A little more info: She's acting normal.. Played hard and ate normal.


----------



## Indigo Bully Connection (Dec 21, 2006)

please reference to my previous post... vet now


----------



## aimee235 (Apr 29, 2007)

Get your girl to the vet now. It doesn't matter if she is playing normally right now and eating. 

During heats dogs bleed they don't have lots of stringy mucus. It's very abnormal and if you don't get her into a vet soon she could die.

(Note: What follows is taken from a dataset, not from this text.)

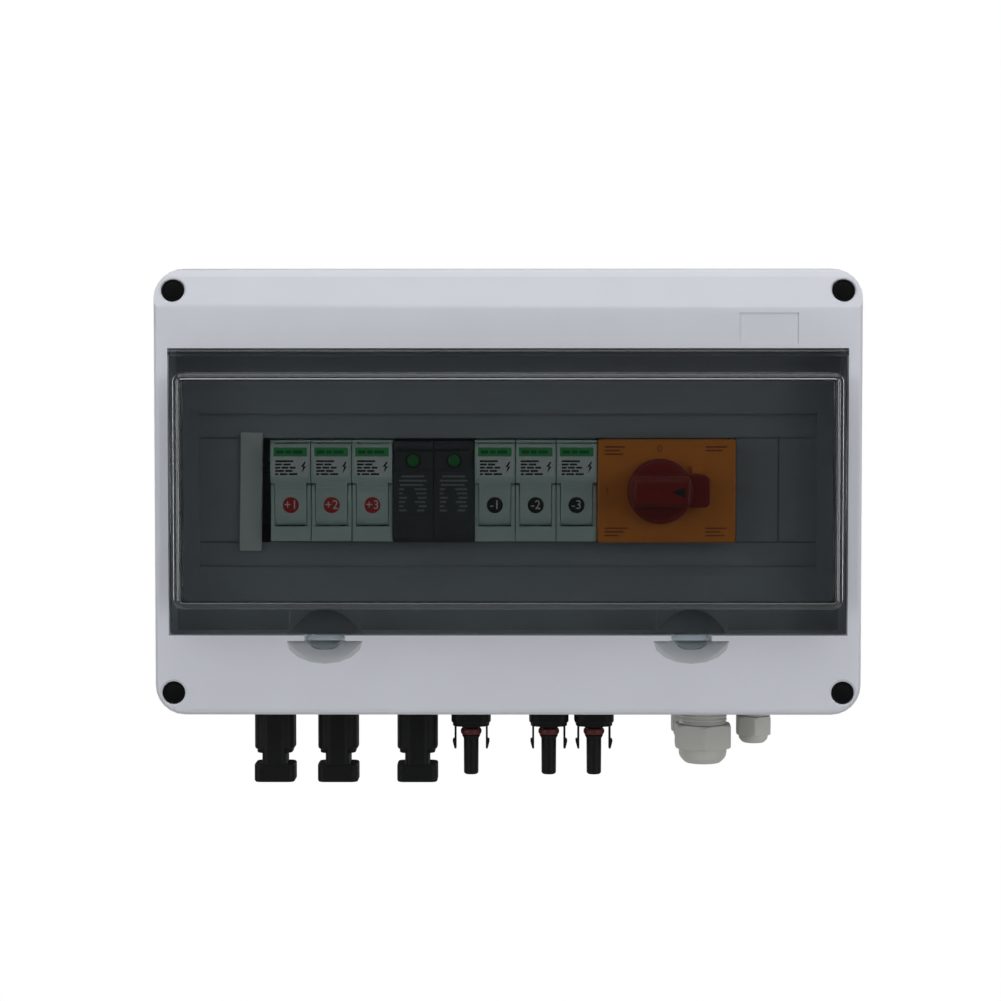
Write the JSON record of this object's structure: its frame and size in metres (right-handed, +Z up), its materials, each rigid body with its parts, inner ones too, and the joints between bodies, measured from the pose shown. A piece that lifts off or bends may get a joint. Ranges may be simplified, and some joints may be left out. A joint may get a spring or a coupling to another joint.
{
  "type": "dc combiner box",
  "caption": "Wall-hung plastic enclosure with a smoked lift-up door over rail-mounted fuse holders, a surge arrester and a rotary isolator, with connectors and glands below.",
  "frame": {"origin": "middle of the flat back face that lies on the wall", "axes": "+X along the width to the right as seen from the front, +Y into the wall, +Z up; the front faces -Y"},
  "size_m": [0.31, 0.115, 0.2351],
  "materials": {
    "shell_grey": "light grey moulded ABS with a fine satin texture",
    "black_rubber": "matt",
    "smoked_clear": "smoked clear polycarbonate, polished",
    "blank_grey": "light grey, satin",
    "zinc_steel": "bright zinc plate",
    "plug_black": "matt black",
    "device_pale": "pale grey green moulding",
    "fuse_ceramic": "white ceramic tube with plated end caps",
    "device_dark": "dark grey moulding",
    "plate_orange": "orange, satin",
    "knob_red": "red, half gloss",
    "connector_black": "black, satin",
    "seal_red": "dark red silicone",
    "gland_grey": "warm grey nylon",
    "copper_bar": "bare copper",
    "brass_bar": "bare brass",
    "wire_red": "red cable sheath",
    "wire_black": "black cable sheath"
  },
  "bodies": {
    "enclosure": {"base_shell": "shell_grey", "cover_seal": "black_rubber", "front_cover": "shell_grey", "blanking_strip": "blank_grey", "din_rail": "zinc_steel", "cover_screw_1": "zinc_steel", "cover_screw_2": "zinc_steel", "cover_screw_3": "zinc_steel", "cover_screw_4": "zinc_steel", "screw_plug_1": "plug_black", "screw_plug_2": "plug_black", "screw_plug_3": "plug_black", "screw_plug_4": "plug_black", "fuse_base_1": "device_pale", "fuse_base_2": "device_pale", "fuse_base_3": "device_pale", "fuse_base_4": "device_pale", "fuse_base_5": "device_pale", "fuse_base_6": "device_pale", "surge_base": "device_dark", "isolator_body": "device_dark", "isolator_plate": "plate_orange", "socket_connector_1": "connector_black", "socket_connector_2": "connector_black", "socket_connector_3": "connector_black", "plug_connector_1": "connector_black", "plug_connector_2": "connector_black", "plug_connector_3": "connector_black", "plug_seal_1": "seal_red", "plug_seal_2": "seal_red", "plug_seal_3": "seal_red", "gland_body_1": "gland_grey", "gland_body_2": "gland_grey", "gland_body_3": "gland_grey", "busbar_positive": "copper_bar", "busbar_negative": "copper_bar", "earth_bar": "brass_bar", "positive_loom": "wire_red", "negative_loom": "wire_black"},
    "door": {"door": "smoked_clear"},
    "carrier_1": {"fuse_carrier_1": "device_pale", "fuse_link_1": "fuse_ceramic"},
    "carrier_2": {"fuse_carrier_2": "device_pale", "fuse_link_2": "fuse_ceramic"},
    "carrier_3": {"fuse_carrier_3": "device_pale", "fuse_link_3": "fuse_ceramic"},
    "carrier_4": {"fuse_carrier_4": "device_pale", "fuse_link_4": "fuse_ceramic"},
    "carrier_5": {"fuse_carrier_5": "device_pale", "fuse_link_5": "fuse_ceramic"},
    "carrier_6": {"fuse_carrier_6": "device_pale", "fuse_link_6": "fuse_ceramic"},
    "cartridge_1": {"surge_cartridge_1": "device_dark"},
    "cartridge_2": {"surge_cartridge_2": "device_dark"},
    "knob": {"isolator_knob": "knob_red", "isolator_shaft": "zinc_steel"},
    "lock_tab": {"knob_lock_tab": "knob_red"},
    "nut_1": {"gland_nut_1": "gland_grey"},
    "nut_2": {"gland_nut_2": "gland_grey"},
    "nut_3": {"gland_nut_3": "gland_grey"}
  },
  "joints": [
    {"name": "door_hinge", "type": "hinge", "parent": "enclosure", "child": "door", "pos_m": [0, -0.0986, 0.06], "axis": [-1, 0, 0], "range_deg": [0, 105]},
    {"name": "carrier_1_swing", "type": "hinge", "parent": "enclosure", "child": "carrier_1", "pos_m": [-0.0958, -0.0772, -0.011], "axis": [1, 0, 0], "range_deg": [0, 85]},
    {"name": "carrier_2_swing", "type": "hinge", "parent": "enclosure", "child": "carrier_2", "pos_m": [-0.0778, -0.0772, -0.011], "axis": [1, 0, 0], "range_deg": [0, 85]},
    {"name": "carrier_3_swing", "type": "hinge", "parent": "enclosure", "child": "carrier_3", "pos_m": [-0.0598, -0.0772, -0.011], "axis": [1, 0, 0], "range_deg": [0, 85]},
    {"name": "carrier_4_swing", "type": "hinge", "parent": "enclosure", "child": "carrier_4", "pos_m": [-0.0058, -0.0772, -0.011], "axis": [1, 0, 0], "range_deg": [0, 85]},
    {"name": "carrier_5_swing", "type": "hinge", "parent": "enclosure", "child": "carrier_5", "pos_m": [0.0122, -0.0772, -0.011], "axis": [1, 0, 0], "range_deg": [0, 85]},
    {"name": "carrier_6_swing", "type": "hinge", "parent": "enclosure", "child": "carrier_6", "pos_m": [0.0302, -0.0772, -0.011], "axis": [1, 0, 0], "range_deg": [0, 85]},
    {"name": "cartridge_1_pull", "type": "slide", "parent": "enclosure", "child": "cartridge_1", "axis": [0, -1, 0], "range_m": [0, 0.028]},
    {"name": "cartridge_2_pull", "type": "slide", "parent": "enclosure", "child": "cartridge_2", "axis": [0, -1, 0], "range_m": [0, 0.028]},
    {"name": "knob_turn", "type": "hinge", "parent": "enclosure", "child": "knob", "pos_m": [0.0666, -0.09, 0], "axis": [0, 1, 0], "range_deg": [0, 90]},
    {"name": "lock_tab_pull", "type": "slide", "parent": "knob", "child": "lock_tab", "axis": [1, 0, 0], "range_m": [0, 0.006]},
    {"name": "nut_1_turn", "type": "hinge", "parent": "enclosure", "child": "nut_1", "pos_m": [0.0903, -0.038, -0.11], "axis": [0, 0, 1], "continuous": true},
    {"name": "nut_2_turn", "type": "hinge", "parent": "enclosure", "child": "nut_2", "pos_m": [0.0856, -0.0125, -0.11], "axis": [0, 0, 1], "continuous": true},
    {"name": "nut_3_turn", "type": "hinge", "parent": "enclosure", "child": "nut_3", "pos_m": [0.1153, -0.025, -0.11], "axis": [0, 0, 1], "continuous": true}
  ]
}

Urogenital tract infections, such as a urinary tract infection or an infected uterus (pyometra), may result in an opaque purulent discharge from the vulva.


----------



## angelbaby (Feb 4, 2010)

yup go now that is not normal , I have female go through heats and that IS NOT NORMAL. let us know what the vet says im very curious. this breed is known to hide when they are feeling pain or uncomfortable you cant always rely on there symptoms to tell you if its serious. best of luck.


----------



## Blue_Nose_Bella (Jan 16, 2011)

Omg! That looks like something that comes out of aliens in horror movies  if seeing something like that come out of your girl doesn't make you run to the vet than I don't know what would. That doesn't look normal. I hope you took her in. Please give us an update.


----------



## American_Pit13 (Apr 23, 2007)

VET......................


----------



## bahamutt99 (May 14, 2008)

That almost looks more like a heap of worms, although I've never heard of them being passed vaginally. I agree, get her to the vet.


----------



## SouthernMystery (Feb 20, 2011)

Does that means my female has worms?she has some discharge,but not as much as in the picture


----------



## performanceknls (Apr 4, 2009)

It could be an infection of the uterus called a Pyometra. That could be puss mixed with blood. I would go to the vet to have it checked, I have had many intact females and some have a little bit of discharge but not that much and not that much mixed with mucus. The only time I have seen anything close to that is after a bitch has whelped and they pass discharge in large amounts.


----------